**Written problem:**
Output the full material exactly as it appears here.

**Dataset content:**
#####

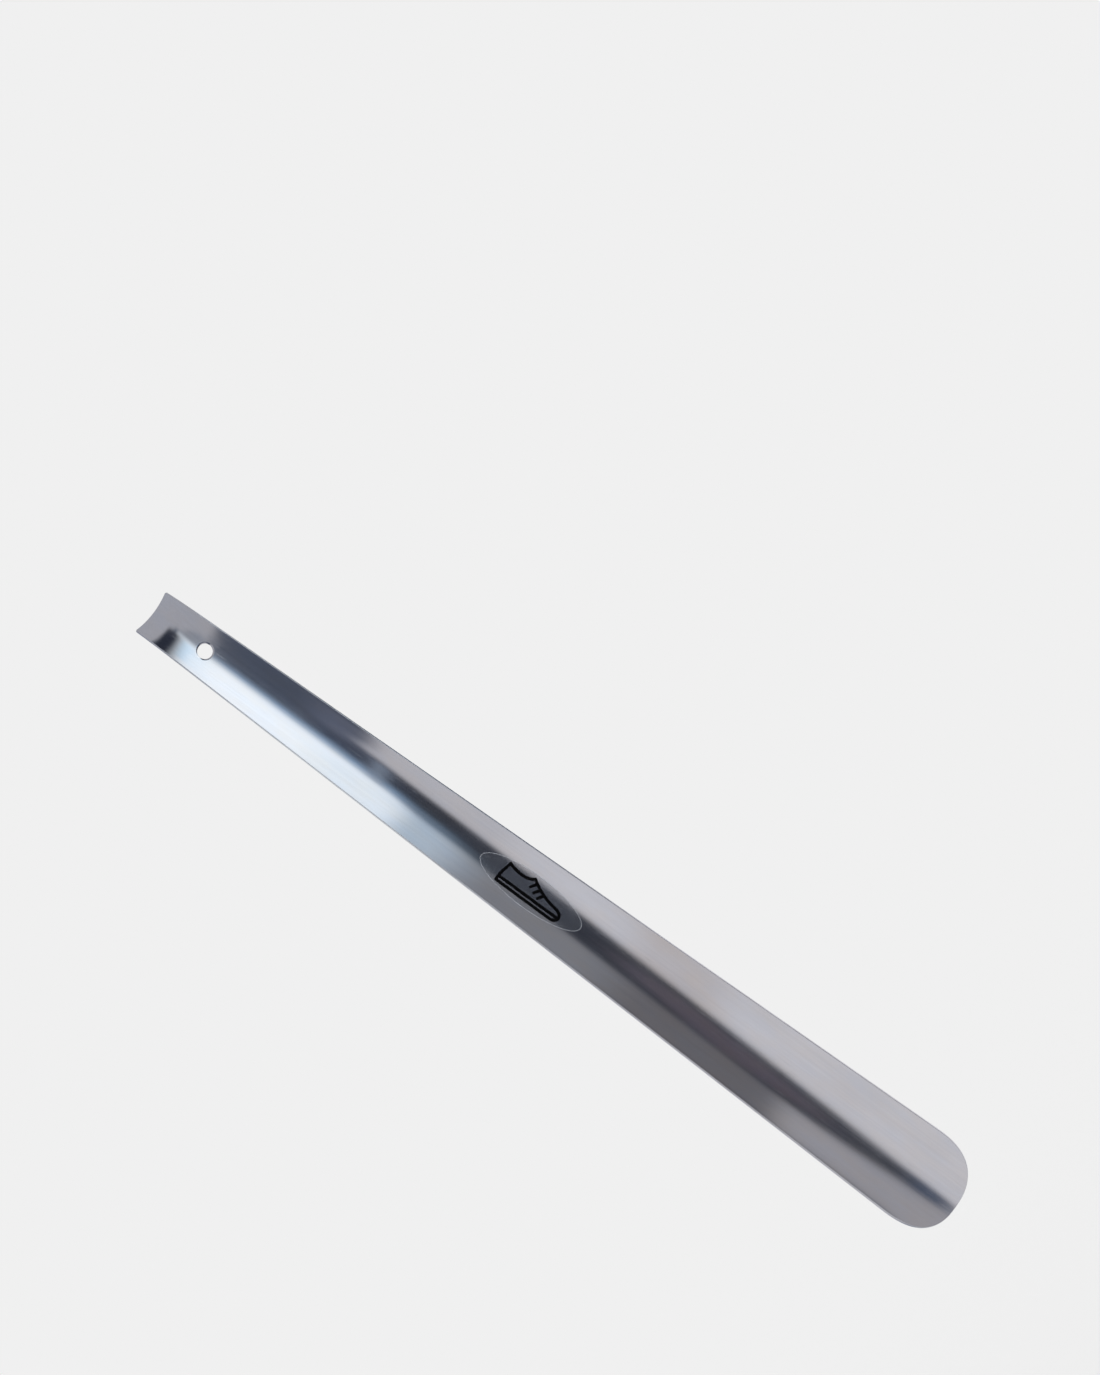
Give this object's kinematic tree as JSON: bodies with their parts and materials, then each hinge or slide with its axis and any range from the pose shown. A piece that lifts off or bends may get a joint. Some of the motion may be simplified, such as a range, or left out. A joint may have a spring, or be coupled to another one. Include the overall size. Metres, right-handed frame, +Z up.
{
  "type": "long shoehorn",
  "caption": "Long tapered metal shoehorn: a shallow brushed steel channel with a wide rounded foot, a hanging hole, a back-curled handle lip and a clear oval label.",
  "frame": {"origin": "centre of the hanging hole, on the floor of the channel's hollow", "axes": "+Z up the blade to the handle end, with the foot pointing down as it hangs; the hollow faces -Y and the back faces +Y; +X across the blade"},
  "size_m": [0.0414, 0.0118, 0.4199],
  "materials": {
    "steel": "stainless sheet, satin, brushed lengthwise",
    "film": "clear self-adhesive film",
    "ink": "dark screen-printed ink"
  },
  "bodies": {
    "root": {"blade": "steel", "label_film": "film", "label_print": "ink"}
  },
  "joints": []
}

#####

**Output of the exercise:**
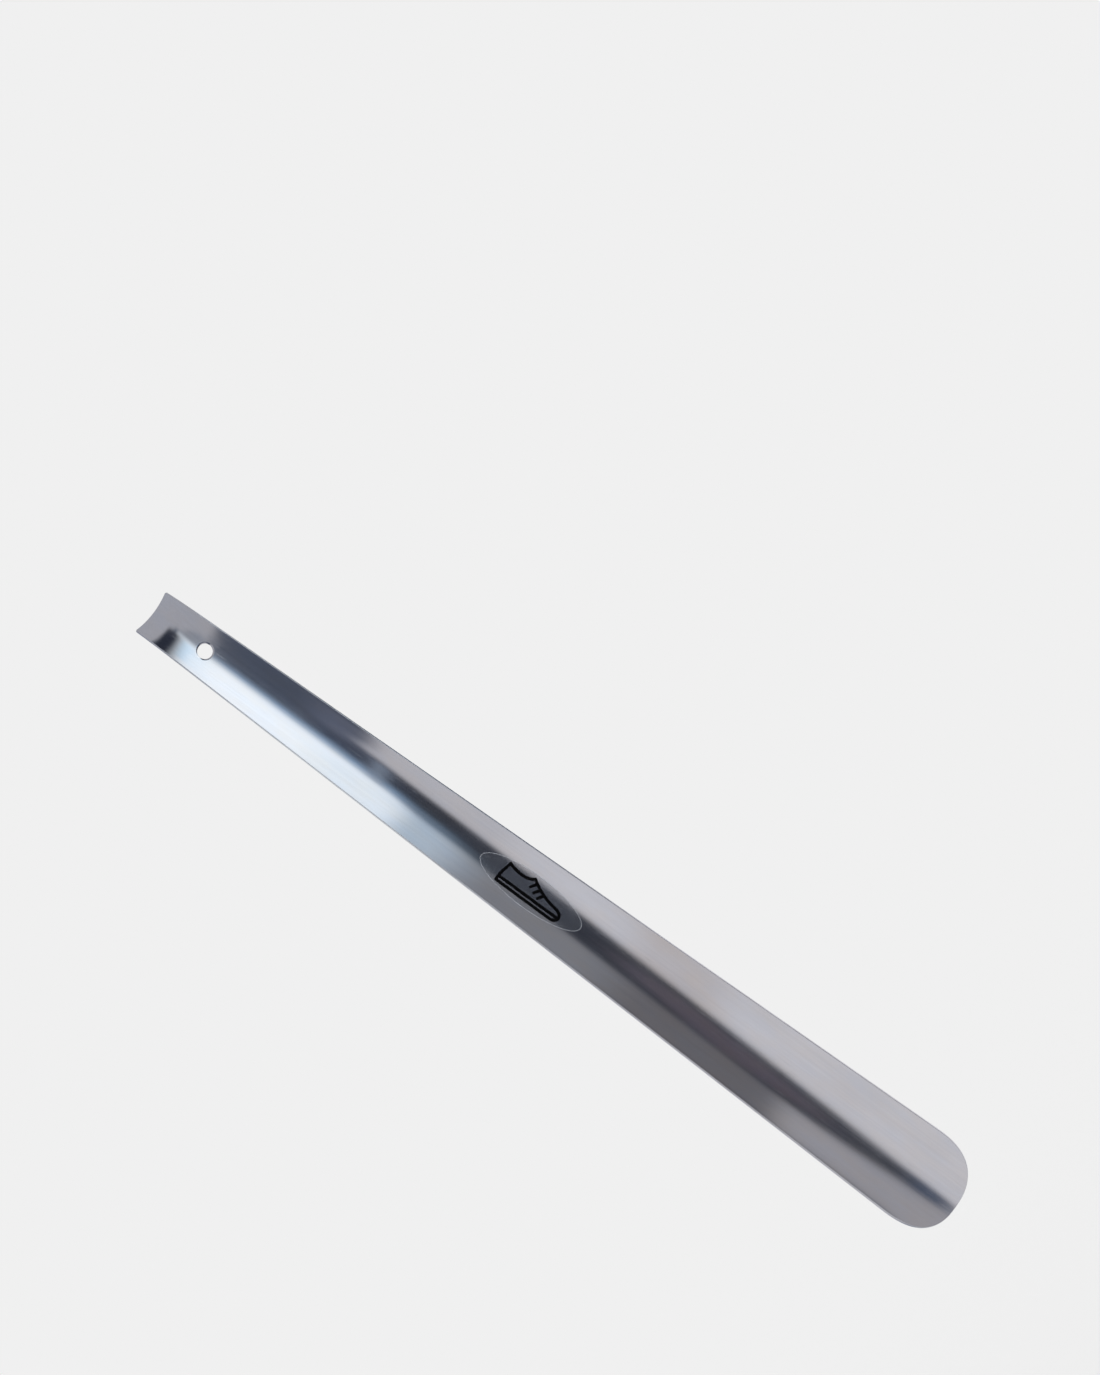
Give this object's kinematic tree as JSON: bodies with their parts and materials, then each hinge or slide with its axis and any range from the pose shown. A piece that lifts off or bends may get a joint. Some of the motion may be simplified, such as a range, or left out. A joint may have a spring, or be coupled to another one. Include the overall size. Metres, right-handed frame, +Z up.
{
  "type": "long shoehorn",
  "caption": "Long tapered metal shoehorn: a shallow brushed steel channel with a wide rounded foot, a hanging hole, a back-curled handle lip and a clear oval label.",
  "frame": {"origin": "centre of the hanging hole, on the floor of the channel's hollow", "axes": "+Z up the blade to the handle end, with the foot pointing down as it hangs; the hollow faces -Y and the back faces +Y; +X across the blade"},
  "size_m": [0.0414, 0.0118, 0.4199],
  "materials": {
    "steel": "stainless sheet, satin, brushed lengthwise",
    "film": "clear self-adhesive film",
    "ink": "dark screen-printed ink"
  },
  "bodies": {
    "root": {"blade": "steel", "label_film": "film", "label_print": "ink"}
  },
  "joints": []
}